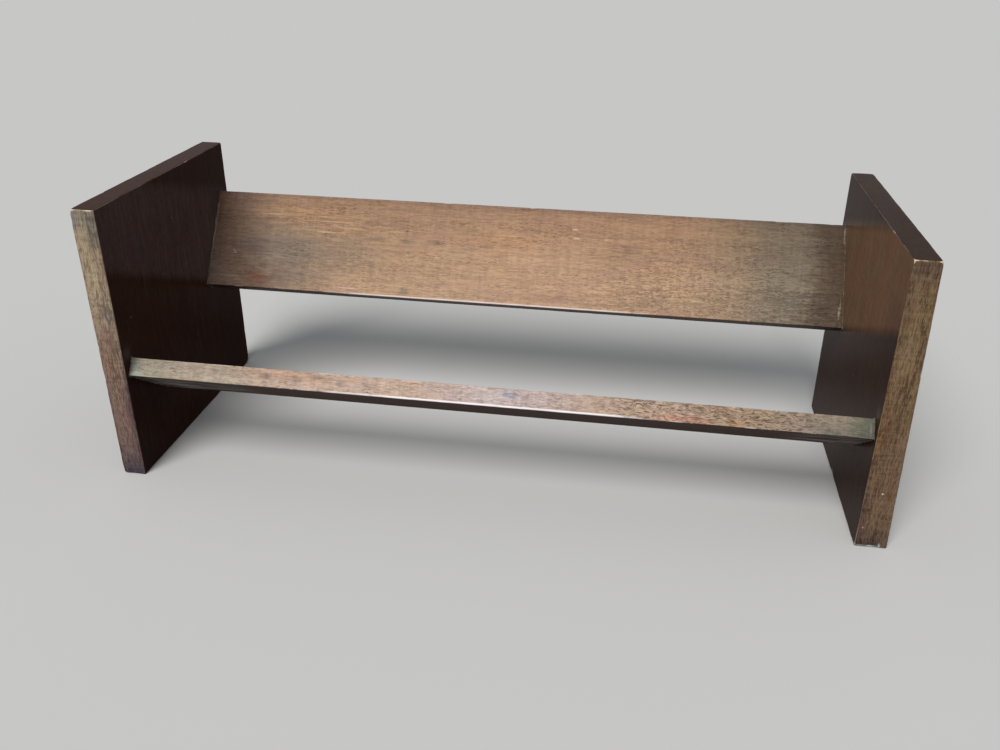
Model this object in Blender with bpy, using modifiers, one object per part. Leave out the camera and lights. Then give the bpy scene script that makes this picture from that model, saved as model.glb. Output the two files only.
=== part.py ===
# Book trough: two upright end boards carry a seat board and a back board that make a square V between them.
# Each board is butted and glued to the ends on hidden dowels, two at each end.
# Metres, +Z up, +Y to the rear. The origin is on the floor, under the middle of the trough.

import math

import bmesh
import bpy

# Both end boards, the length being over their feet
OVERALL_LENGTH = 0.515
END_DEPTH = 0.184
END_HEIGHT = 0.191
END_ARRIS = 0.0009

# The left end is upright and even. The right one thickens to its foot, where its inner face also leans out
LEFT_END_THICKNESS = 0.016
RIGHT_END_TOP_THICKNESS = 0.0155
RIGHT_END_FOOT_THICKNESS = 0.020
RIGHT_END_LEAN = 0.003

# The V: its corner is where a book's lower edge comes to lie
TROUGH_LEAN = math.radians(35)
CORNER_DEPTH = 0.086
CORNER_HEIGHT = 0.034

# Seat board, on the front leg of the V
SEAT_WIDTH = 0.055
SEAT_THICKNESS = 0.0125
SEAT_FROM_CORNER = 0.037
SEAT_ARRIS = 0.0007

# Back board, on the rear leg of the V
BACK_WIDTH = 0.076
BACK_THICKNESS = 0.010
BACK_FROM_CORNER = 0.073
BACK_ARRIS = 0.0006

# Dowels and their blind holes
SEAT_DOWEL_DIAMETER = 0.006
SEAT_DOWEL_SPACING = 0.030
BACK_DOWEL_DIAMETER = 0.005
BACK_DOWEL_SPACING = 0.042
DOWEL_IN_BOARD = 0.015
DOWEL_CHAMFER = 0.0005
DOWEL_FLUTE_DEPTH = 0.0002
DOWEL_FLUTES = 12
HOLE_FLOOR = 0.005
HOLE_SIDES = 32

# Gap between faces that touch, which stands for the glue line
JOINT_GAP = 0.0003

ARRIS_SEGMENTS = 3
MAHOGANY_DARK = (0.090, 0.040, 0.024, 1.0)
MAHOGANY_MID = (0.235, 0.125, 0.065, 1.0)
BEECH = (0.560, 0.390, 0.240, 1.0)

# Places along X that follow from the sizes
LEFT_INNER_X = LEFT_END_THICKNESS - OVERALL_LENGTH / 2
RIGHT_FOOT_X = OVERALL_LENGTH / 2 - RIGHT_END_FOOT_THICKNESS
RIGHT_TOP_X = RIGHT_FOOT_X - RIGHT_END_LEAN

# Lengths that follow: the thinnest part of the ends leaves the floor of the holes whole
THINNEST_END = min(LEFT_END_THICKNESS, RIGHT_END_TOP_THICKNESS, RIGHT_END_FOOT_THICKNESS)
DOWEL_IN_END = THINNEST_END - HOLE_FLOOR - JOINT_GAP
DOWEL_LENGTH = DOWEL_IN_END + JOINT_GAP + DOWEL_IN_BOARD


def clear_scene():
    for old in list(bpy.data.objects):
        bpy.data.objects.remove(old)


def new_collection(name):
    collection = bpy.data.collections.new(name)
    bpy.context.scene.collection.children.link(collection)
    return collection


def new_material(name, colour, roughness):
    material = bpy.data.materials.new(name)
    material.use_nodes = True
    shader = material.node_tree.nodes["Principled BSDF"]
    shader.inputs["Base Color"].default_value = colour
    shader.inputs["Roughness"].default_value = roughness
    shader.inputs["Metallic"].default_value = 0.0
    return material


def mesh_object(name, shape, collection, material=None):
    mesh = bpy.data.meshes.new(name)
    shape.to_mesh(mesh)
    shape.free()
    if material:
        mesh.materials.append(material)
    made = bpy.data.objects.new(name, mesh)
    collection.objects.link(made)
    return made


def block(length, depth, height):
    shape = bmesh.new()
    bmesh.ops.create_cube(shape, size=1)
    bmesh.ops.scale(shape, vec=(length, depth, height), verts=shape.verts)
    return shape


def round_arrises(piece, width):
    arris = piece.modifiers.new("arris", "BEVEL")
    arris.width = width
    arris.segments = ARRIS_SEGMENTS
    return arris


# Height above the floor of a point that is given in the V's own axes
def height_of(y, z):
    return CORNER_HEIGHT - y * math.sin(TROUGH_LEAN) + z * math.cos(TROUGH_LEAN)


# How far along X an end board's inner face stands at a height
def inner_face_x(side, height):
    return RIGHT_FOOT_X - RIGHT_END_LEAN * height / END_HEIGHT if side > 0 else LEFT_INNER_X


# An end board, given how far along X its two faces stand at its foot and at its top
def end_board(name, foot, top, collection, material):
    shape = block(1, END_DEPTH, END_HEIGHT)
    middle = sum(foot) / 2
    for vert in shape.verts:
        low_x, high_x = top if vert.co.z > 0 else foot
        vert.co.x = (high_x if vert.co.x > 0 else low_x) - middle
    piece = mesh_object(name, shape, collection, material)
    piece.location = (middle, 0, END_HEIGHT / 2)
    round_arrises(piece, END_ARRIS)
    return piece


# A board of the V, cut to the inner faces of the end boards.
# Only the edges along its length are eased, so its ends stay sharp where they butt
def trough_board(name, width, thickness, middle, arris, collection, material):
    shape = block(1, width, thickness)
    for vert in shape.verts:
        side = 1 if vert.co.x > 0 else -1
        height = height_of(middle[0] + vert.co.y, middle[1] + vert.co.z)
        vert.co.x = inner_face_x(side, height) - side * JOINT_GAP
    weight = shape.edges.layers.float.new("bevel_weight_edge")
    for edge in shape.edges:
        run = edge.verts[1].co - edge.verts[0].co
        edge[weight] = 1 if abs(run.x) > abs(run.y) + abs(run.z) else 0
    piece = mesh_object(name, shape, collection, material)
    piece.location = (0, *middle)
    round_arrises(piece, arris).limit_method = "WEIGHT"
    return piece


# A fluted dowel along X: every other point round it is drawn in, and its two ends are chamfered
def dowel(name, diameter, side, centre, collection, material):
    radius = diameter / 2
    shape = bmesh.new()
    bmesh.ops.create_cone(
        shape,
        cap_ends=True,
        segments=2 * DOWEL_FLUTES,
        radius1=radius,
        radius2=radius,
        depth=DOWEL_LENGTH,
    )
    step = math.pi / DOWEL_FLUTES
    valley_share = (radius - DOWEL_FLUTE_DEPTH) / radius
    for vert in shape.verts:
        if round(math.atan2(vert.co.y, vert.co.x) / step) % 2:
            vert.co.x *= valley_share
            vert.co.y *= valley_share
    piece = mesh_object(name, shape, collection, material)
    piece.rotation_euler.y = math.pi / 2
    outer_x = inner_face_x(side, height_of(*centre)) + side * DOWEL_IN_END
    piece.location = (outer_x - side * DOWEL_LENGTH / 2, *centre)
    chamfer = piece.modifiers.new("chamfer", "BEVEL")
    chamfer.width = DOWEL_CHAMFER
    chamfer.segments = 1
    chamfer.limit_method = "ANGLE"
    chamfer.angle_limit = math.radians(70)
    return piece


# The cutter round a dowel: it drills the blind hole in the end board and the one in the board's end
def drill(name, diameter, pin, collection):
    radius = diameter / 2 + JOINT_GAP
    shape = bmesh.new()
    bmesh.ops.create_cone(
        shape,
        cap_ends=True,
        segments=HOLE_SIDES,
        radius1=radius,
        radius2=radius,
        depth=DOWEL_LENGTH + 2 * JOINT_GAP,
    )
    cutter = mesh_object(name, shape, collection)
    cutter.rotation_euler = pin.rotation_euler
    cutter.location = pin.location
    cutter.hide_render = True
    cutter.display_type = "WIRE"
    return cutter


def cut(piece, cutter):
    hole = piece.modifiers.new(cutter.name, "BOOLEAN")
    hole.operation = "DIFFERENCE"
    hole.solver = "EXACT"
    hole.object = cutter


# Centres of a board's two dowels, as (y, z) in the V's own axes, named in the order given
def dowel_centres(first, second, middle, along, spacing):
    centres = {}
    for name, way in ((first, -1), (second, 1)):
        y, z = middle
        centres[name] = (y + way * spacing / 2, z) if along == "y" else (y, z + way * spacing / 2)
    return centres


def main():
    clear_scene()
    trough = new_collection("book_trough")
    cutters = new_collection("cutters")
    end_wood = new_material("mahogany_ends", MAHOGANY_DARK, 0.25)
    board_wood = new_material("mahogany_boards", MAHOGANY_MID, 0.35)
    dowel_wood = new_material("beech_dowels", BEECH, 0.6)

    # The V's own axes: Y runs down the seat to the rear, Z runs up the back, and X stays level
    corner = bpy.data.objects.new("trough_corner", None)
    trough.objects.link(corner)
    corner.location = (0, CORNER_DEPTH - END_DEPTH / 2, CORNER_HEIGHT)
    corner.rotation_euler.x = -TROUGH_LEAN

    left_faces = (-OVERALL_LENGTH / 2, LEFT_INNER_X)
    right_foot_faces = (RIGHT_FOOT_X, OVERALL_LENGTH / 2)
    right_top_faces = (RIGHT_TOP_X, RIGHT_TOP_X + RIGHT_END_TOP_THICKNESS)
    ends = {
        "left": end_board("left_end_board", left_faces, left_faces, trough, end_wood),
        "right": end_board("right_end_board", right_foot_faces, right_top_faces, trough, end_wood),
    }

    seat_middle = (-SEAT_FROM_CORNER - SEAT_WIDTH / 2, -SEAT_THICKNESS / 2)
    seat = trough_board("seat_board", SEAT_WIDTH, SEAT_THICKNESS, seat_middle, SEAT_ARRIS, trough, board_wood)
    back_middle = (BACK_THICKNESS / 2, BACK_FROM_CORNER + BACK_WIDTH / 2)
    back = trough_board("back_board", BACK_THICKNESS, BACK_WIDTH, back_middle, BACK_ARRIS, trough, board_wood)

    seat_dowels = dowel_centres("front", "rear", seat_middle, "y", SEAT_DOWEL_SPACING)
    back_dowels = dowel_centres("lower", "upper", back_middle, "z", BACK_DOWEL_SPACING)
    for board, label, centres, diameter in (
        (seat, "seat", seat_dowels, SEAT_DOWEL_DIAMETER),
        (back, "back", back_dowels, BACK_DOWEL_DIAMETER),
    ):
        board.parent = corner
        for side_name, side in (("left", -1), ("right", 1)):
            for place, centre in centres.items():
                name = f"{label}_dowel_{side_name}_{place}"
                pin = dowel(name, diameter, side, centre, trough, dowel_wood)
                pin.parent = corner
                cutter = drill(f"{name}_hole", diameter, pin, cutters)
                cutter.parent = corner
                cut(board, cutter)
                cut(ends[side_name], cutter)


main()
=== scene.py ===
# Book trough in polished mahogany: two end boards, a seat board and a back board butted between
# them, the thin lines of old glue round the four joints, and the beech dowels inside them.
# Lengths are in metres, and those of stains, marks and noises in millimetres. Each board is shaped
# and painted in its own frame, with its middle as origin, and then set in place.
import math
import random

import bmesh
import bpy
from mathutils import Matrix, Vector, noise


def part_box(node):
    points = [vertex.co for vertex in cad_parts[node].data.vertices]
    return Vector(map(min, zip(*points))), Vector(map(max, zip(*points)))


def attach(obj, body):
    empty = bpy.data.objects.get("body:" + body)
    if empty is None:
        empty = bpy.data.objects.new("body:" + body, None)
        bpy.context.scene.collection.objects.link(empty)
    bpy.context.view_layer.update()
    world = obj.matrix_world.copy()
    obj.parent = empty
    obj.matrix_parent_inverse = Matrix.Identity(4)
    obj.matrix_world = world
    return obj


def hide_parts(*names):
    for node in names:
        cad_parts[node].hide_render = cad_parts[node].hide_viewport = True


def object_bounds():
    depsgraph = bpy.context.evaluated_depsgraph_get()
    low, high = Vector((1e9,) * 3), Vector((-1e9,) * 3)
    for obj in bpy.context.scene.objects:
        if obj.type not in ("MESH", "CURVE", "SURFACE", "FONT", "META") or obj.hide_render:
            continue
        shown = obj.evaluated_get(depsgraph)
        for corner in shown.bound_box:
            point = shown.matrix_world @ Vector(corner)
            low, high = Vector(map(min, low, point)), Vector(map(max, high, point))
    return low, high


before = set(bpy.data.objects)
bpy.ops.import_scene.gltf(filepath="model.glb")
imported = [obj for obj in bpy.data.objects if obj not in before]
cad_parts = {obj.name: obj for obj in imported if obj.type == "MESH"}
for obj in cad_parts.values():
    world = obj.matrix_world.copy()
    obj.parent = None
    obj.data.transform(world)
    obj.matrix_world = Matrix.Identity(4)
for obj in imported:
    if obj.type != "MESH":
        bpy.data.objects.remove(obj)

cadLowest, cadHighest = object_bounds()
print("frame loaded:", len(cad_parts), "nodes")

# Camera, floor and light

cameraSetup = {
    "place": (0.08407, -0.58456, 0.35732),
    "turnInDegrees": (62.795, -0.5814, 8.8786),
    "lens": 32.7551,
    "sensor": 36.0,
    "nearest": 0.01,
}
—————
*AIM OF THE EXERCISE*
Write out again, exactly, the lines from the one holding "in imported if" through the end of the listing, with both ends included.

*WORKED SOLUTION*
cad_parts = {obj.name: obj for obj in imported if obj.type == "MESH"}
for obj in cad_parts.values():
    world = obj.matrix_world.copy()
    obj.parent = None
    obj.data.transform(world)
    obj.matrix_world = Matrix.Identity(4)
for obj in imported:
    if obj.type != "MESH":
        bpy.data.objects.remove(obj)

cadLowest, cadHighest = object_bounds()
print("frame loaded:", len(cad_parts), "nodes")

# Camera, floor and light

cameraSetup = {
    "place": (0.08407, -0.58456, 0.35732),
    "turnInDegrees": (62.795, -0.5814, 8.8786),
    "lens": 32.7551,
    "sensor": 36.0,
    "nearest": 0.01,
}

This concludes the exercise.